There's a fine line between 'cobblestone' and 'boulder' and Paraty, Brazil is sitting several miles into the 'boulder' territory. This is where cobblestones have been fed a diet of deep fried Twinkies and Chili's appetizers for generations. Either that or Paraty is where cobblestones go when they want to spend a semester abroad.
My wife tried to comfort me by explaining the town center of Paraty - which is where Cobblestones 2.0 were located - doesn't allow cars. I was sure it was because one too many Kias had fallen sideways between the stones and gotten wedged. Aron Ralston - who continued mountain climbing after his self-amputation after having his arm pinned by a massive chockstone - would probably take one look at old town Paraty and turn back saying "Whoa, no way! This place gives me the willies."
If roads paved with rocks larger than some of Jupiter's moons wasn't enough: the town floods at least once a month.
Paraty is just about at sea level in the first place, and the high tide comes in through special openings that were put there so six to ten inches of seawater can get in. During these periods, a new level of difficulty in getting around town is introduced.
When the tide recedes, it apparently takes with it all of the people who fell between the mutant cobblestones and became trapped - as well as act as a crude cleaning system for the streets.
Sketchers were advised to bring hiking boots. They should have each brought a moon buggy (I found out at the end of my first full day of riding that several sketchers, including my wife, had to flee the rising floodwaters. I only wish an artist had immortalized the scene in a watercolor).
As unwelcome as the center of town looks, I have to say that paradoxically, Paraty is a biking city. Like Delhi, India, in the center of town I saw heavy, big wheeled bikes.
Next time, I thought, I'll bring a suitcase full of Cane Creek Thudbuster seatposts and make a fortune selling them.
When you get to the main thoroughfare, you'll find a huge number of men and women biking as well as three bike shops not more than three-fourths of a mile from each other. That's always a comfort for any bike traveler. After all, even if you don't speak the language, there are shapes that don't need any translation.
Paraty Tours - the same company my wife and I used to take the five hour van ride from Rio to Paraty - offers rental bikes and tours. I had no need for a rental bike since I had my Bike Friday New World Tourist but I borrowed their tour maps - where I saw something most unsettling.

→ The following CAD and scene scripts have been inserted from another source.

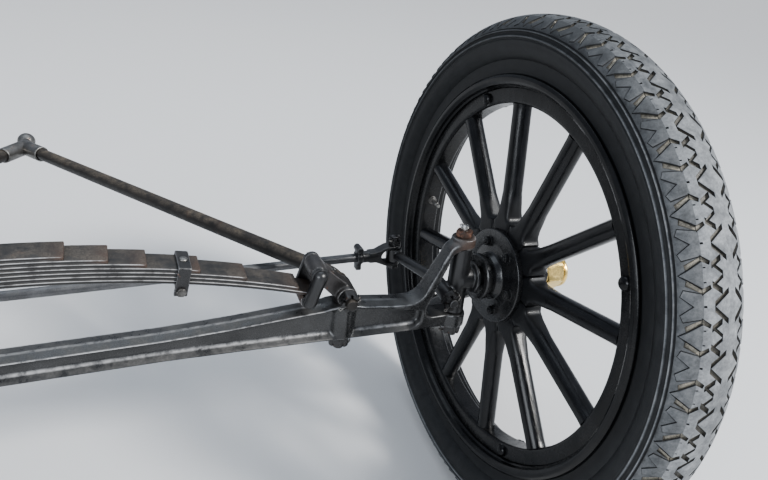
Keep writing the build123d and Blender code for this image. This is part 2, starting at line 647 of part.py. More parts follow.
# ---------------------------------------------------------------------------
# Wheels
# ---------------------------------------------------------------------------
for side, s in SIDES:
    sec = wheel_section(s)
    k = 1.0

    def turned(points):
        """Closed outline of (radius, outboard) points turned about the wheel's axis."""
        with BuildSketch(sec) as profile:
            with BuildLine():
                Polyline(*points, close=True)
            make_face()
        revolve(profile.sketch, axis=wheel_axis(s), revolution_arc=360)

    with BuildPart() as hub:
        f0, f1 = FLANGE_A
        turned([(24.6, HUB_IN), (33.0, HUB_IN), (35.0, HUB_IN + 2), (35.0, -52.0), (31.0, -50.0), (31.0, -41.0), (33.5, -37.0), (39.0, -34.0), (46.0, f0),
                (FLANGE_R - 1.5, f0), (FLANGE_R, f0 + 1.5), (FLANGE_R, f1), (HUB_BARREL_R, f1), (HUB_BARREL_R, 11.3), (26.0, 11.3), (26.0, CAP[0] - 0.2),
                (21.0, CAP[0] - 0.2), (21.0, HUB_OUT), (15.0, HUB_OUT), (15.0, -20.0), (15.3, -22.0), (15.3, -54.0), (24.6, -56.0)])
    save(hub.part, f"hub_{side}")

    with BuildPart() as plate:
        turned([(HUB_BARREL_R + 0.1, 5.2), (PLATE_R, 5.2), (PLATE_R, 10.2), (PLATE_R - 1.0, 11.2), (HUB_BARREL_R + 0.1, 11.2)])
    save(plate.part, f"hub_plate_{side}")

    with BuildPart() as spoke:
        # wedge between the hub's flanges, rounded crotch between neighbours, shank
        half_angle = radians(180.0 / SPOKES)
        g = 0.25
        crotch = 86.0
        shank = 14.0
        crotch_r = (crotch * sin(half_angle) - shank) / (1 - sin(half_angle))
        cx, cy = (crotch + crotch_r) * cos(half_angle), (crotch + crotch_r) * sin(half_angle)
        middle = radians((180.0 + 180.0 / SPOKES + 270.0) / 2)
        with BuildSketch(wheel_plane(s, SPOKE_A - SPOKE_HALF)):
            for d in (1, -1):
                with BuildLine():
                    w1 = Line((28.0, 0), (28.0, d * (28.0 * tan(half_angle) - g)))
                    w2 = Line(w1 @ 1, (crotch * cos(half_angle), d * (crotch * sin(half_angle) - g)))
                    w3 = ThreePointArc(w2 @ 1, (cx + crotch_r * cos(middle), d * (cy + crotch_r * sin(middle) - g)), (cx, d * (shank - g)))
                    w4 = Line(w3 @ 1, (cx + 2.0, d * (shank - g)))
                    w5 = Line(w4 @ 1, (cx + 2.0, 0))
                    w6 = Line(w5 @ 1, w1 @ 0)
                make_face()
        extrude(amount=2 * SPOKE_HALF)
        for r0, r1, w0, w1, t0, t1 in ((cx, 125.0, shank - g, 13.4, SPOKE_HALF, 13.8), (125.0, FELLOE_IN - 0.1, 13.4, 12.6, 13.8, 13.4)):
            base = Plane(origin=(s * (HALF_TRACK + SPOKE_A * CC), r0, WZ - SPOKE_A * SC), x_dir=(s * CC, 0, -SC), z_dir=(0, 1, 0))
            with BuildSketch(base):
                if r0 < 100:
                    RectangleRounded(2 * t0 - 0.02, 2 * w0 - 0.02, 8.0)
                else:
                    Ellipse(t0, w0)
            with BuildSketch(base.offset(r1 - r0)):
                Ellipse(t1, w1)
            loft()
    one = spoke.part.rotate(wheel_axis(s), s * SPOKE_TURN)
    with BuildPart() as spokes:
        for n in range(SPOKES):
            add(one.rotate(wheel_axis(s), n * 360.0 / SPOKES))
    save(spokes.part, f"spokes_{side}")

    with BuildPart() as felloe:
        f0, f1 = FELLOE
        turned([(FELLOE_IN + 0.3, f0 + 4), (FELLOE_IN + 1.5, f0 + 1.5), (FELLOE_IN + 4, f0), (FELLOE_OUT, f0), (FELLOE_OUT, f1), (FELLOE_IN + 4, f1), (FELLOE_IN + 1.5, f1 - 1.5), (FELLOE_IN + 0.3, f1 - 4)])
    save(felloe.part, f"felloe_{side}")

    with BuildPart() as rim:
        band = FELLOE_OUT + 0.2
        turned([(band, -27.0), (band, 27.0), (283.0, 30.0), (285.0, 35.0), (290.0, 38.0), (296.0, 37.0), (298.5, 33.5), (296.0, 32.5), (293.0, 33.5), (289.5, 31.0), (288.5, 26.0),
                (288.5, -26.0), (289.5, -31.0), (293.0, -33.5), (296.0, -32.5), (298.5, -33.5), (296.0, -37.0), (290.0, -38.0), (285.0, -35.0), (283.0, -30.0)])
    save(rim.part, f"rim_{side}")

    with BuildPart() as tyre:
        with BuildSketch(sec):
            with BuildLine():
                (rw, aw), (rs, a_s) = TYRE_WIDEST, TYRE_SHOULDER
                Polyline((300.0, 30.0), (289.2, 25.0), (289.2, -25.0), (300.0, -30.0))
                ThreePointArc((300.0, -30.0), (325.0, -42.4), (rw, -aw))
                ThreePointArc((rw, -aw), (361.0, -46.2), (rs, -a_s))
                ThreePointArc((rs, -a_s), (TYRE_R, 0.0), (rs, a_s))
                ThreePointArc((rs, a_s), (361.0, 46.2), (rw, aw))
                ThreePointArc((rw, aw), (325.0, 42.4), (300.0, 30.0))
            make_face()
        revolve(axis=wheel_axis(s), revolution_arc=360)
    save(tyre.part, f"tyre_{side}")

    with BuildPart() as cap:
        c0, c1, c2 = CAP
        with BuildSketch(wheel_plane(s, c0)):
            RegularPolygon(24.8, 6, major_radius=False)
        extrude(amount=c1 - c0)
        turned([(0.0, c1 - 1.0), (24.0, c1 - 1.0), (24.0, c1 + 0.5), (23.2, c1 + 2.0), (25.0, c1 + 3.0), (25.0, c2 - 1.0), (24.0, c2), (0.0, c2)])
        with BuildSketch(wheel_plane(s, c0 - 1.0)):
            Circle(21.2)
        extrude(amount=HUB_OUT + 0.5 - c0 + 1.0, mode=Mode.SUBTRACT)
    save(cap.part, f"hub_cap_{side}")

print("eye", EYE_C, "king z", KZ)
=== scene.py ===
import bpy, bmesh, math, json
import numpy as np
from mathutils import Vector, Matrix, geometry

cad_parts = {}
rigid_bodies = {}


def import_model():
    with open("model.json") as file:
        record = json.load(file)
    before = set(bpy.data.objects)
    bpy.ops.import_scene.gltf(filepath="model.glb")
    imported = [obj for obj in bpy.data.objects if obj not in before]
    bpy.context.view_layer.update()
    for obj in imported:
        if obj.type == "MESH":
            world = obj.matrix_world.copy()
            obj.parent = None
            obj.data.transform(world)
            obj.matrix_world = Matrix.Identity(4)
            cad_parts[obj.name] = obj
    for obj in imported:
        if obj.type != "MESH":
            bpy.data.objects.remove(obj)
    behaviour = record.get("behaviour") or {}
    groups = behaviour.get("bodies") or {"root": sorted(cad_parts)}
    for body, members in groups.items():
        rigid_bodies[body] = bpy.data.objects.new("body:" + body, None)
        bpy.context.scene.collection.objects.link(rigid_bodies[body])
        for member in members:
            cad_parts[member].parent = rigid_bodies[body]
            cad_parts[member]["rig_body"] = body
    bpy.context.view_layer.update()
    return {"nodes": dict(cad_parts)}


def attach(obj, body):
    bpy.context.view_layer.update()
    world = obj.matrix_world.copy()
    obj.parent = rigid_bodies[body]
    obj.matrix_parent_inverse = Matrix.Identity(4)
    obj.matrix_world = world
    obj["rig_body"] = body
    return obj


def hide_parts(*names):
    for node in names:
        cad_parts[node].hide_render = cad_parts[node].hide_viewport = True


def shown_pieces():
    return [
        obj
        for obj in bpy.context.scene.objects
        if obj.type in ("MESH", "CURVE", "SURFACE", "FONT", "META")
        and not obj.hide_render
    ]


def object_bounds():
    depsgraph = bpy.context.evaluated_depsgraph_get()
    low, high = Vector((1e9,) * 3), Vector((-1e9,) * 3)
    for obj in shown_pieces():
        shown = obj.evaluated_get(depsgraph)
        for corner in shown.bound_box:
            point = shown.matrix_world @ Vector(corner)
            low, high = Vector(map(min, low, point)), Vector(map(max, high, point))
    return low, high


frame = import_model()
nodes = frame["nodes"]

MM = 0.001
CC, SC = math.cos(math.radians(3.5)), math.sin(math.radians(3.5))
CK, SK = math.cos(math.radians(5.5)), math.sin(math.radians(5.5))
WZ = -119.2
KZ = WZ + 90 * math.tan(math.radians(3.5))
SIDES = (("left", 1.0), ("right", -1.0))


# ---------------------------------------------------------------------------
# mesh helpers, millimetres
# ---------------------------------------------------------------------------
def wheel_xyz(s, pts):
    """(radius, angle from up towards the front, distance outboard) to the row frame."""
    p = np.asarray(pts, float)
    r, th, a = p[:, 0], p[:, 1], p[:, 2]
    ax, up, fr = np.array([s * CC, 0, -SC]), np.array([s * SC, 0, CC]), np.array([0, -1.0, 0])
    w = np.array([s * 711.0, 0, WZ])
    return w + a[:, None] * ax + (r * np.cos(th))[:, None] * up + (r * np.sin(th))[:, None] * fr


class Bucket:
    """Gathers several closed shells into one piece."""

    def __init__(self):
        self.v, self.f, self.n = [], [], 0

    def add(self, verts, faces):
        verts = np.asarray(verts, float).reshape(-1, 3)
        self.v.append(verts)
        self.f += [tuple(i + self.n for i in f) for f in faces]
        self.n += len(verts)
        return self


def piece(name, verts, faces, body, sharp=32.0, replaces=(), attributes=None, merge=2e-6):
    me = bpy.data.meshes.new(name)
    me.from_pydata((np.asarray(verts, float) * MM).tolist(), [], faces)
    for key, values in (attributes or {}).items():
        at = me.attributes.new(key, "FLOAT", "POINT")
        at.data.foreach_set("value", np.asarray(values, np.float32))
    bm = bmesh.new()
    bm.from_mesh(me)
    bmesh.ops.remove_doubles(bm, verts=bm.verts, dist=merge)
    bmesh.ops.dissolve_degenerate(bm, edges=bm.edges, dist=1e-7)
    bmesh.ops.recalc_face_normals(bm, faces=bm.faces)
    bm.to_mesh(me)
    bm.free()
    me.shade_smooth()
    me.set_sharp_from_angle(angle=math.radians(sharp))
    o = bpy.data.objects.new(name, me)
    bpy.context.scene.collection.objects.link(o)
    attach(o, body)
    if replaces:
        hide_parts(*replaces)
    return o


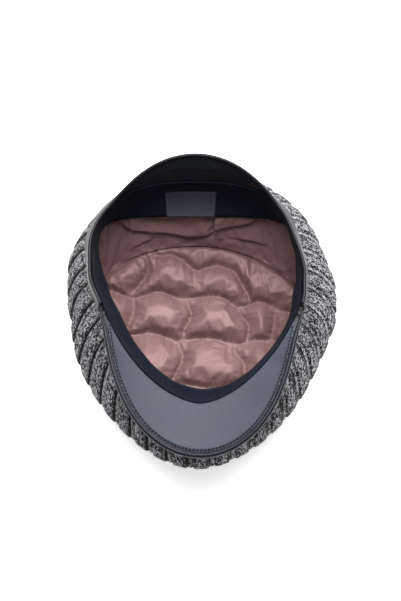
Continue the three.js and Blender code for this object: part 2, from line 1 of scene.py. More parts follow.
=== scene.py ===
"""Dresses the winter cap: knit crown, leather peak and ear flap, sweatband, label and quilted lining.

The cap lies upside down on its crown, with the opening up and the peak towards -Y. The shapes are
worked out in millimetres from the cap's own centre, as its solids are, and placed by placed().
"""
import math

import bmesh
import bpy
import numpy as np
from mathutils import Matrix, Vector, geometry
from mathutils.bvhtree import BVHTree


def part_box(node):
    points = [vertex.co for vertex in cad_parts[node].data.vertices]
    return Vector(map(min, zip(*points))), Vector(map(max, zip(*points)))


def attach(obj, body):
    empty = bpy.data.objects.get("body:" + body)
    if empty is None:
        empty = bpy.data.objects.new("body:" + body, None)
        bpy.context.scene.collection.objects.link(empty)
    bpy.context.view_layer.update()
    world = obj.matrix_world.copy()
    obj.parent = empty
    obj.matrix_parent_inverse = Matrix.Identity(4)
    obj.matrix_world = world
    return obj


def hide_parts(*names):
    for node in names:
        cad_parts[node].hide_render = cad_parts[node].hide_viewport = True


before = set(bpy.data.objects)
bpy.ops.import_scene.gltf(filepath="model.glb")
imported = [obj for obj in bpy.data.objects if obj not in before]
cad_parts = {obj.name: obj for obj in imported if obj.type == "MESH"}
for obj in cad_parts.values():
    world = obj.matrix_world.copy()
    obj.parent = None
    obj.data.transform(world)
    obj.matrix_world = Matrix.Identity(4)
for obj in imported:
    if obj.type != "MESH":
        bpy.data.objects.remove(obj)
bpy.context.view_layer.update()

MM = 0.001

# Sizes of the solids, in millimetres
OPENING_WIDTH = 179
OPENING_FRONT = 94.5
OPENING_BACK = 101
OPENING_MIDDLE = 20
OPENING_CURVES = (1.64, 2.7)  # exponents of an outline's front and back
OPENING_HEIGHT = 95
CROWN_OVERHANG_SIDE = 29.4
CROWN_OVERHANG_FRONT = 43
CROWN_OVERHANG_BACK = 37
CROWN_MIDDLE = 18
CROWN_CURVES = (1.79, 2)
CROWN_SHIFTS = (-1.5, 4.3)
CROWN_SHIFT_SPAN = (-0.5, 0.3)
KNIT_WALL = 2.3
RIB_COUNT = 38
RIB_SWEEP = 0.035
RIB_START_T = 0.06
RIB_FULL_T = 0.22
SOLID_RIB_RISE = 0.8
SWEATBAND_HEIGHT = 38
SWEATBAND_WALL = 1.2
SWEATBAND_PROUD = 0.8
SWEATBAND_LEAN_SIDE = 2.5
SWEATBAND_LEAN_FRONT = 20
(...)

I'm used to maps not being made to scale, but the fact that the designer selected a full-suspension mountain bike with knobby tires to represent bicycle made me worry for my skinny, 115 psi road tires.
If you pile mistakes on top of each other, give 'em a polish and photograph them in just the right light, you get wisdom. Everything that went wrong on previous adventures fed into this trip: I brought no fewer than four tubes. Thanks to the embarrassment at Barcelona, I made sure to buy new patch kits days before the trip. And just due to general annoyance: I brought along the frame pump that came with the 'Make Offer' bike I bought in New Hampshire (that has since been built into a city bike) to make inflating the tires less difficult in the first place. I hoped I only needed one hand to count the number of flats I was sure to get here.
For this trip, we stayed at Pousada Pontal Gardens, a lovely bed and breakfast not far from where the picture above was taken. See the bike path on the far right? That was exactly where I tested out the New World Tourist to make sure it had survived the flight from New York okay.
I wasn't even ready to start my first full day of biking and I was already grinning: Brazil was now on my list of places I've biked (and it was a new continent for me, too).
As you can see, the bike path stretches along the waterway and points toward a mountain in the distance. You can see it there making out rather aggressively with the cloud.
After only going a few miles, I was confident I was going to have fun here. I had three days, and as there were only three roads out of town I decided to explore each one. While my wife (who has posted her sketches on her blog, SUMACM.COM) and the other USK sketchers were going to sketch the center of town, I was going to pick a road and put as many miles between me and those mutant cobblestones as possible.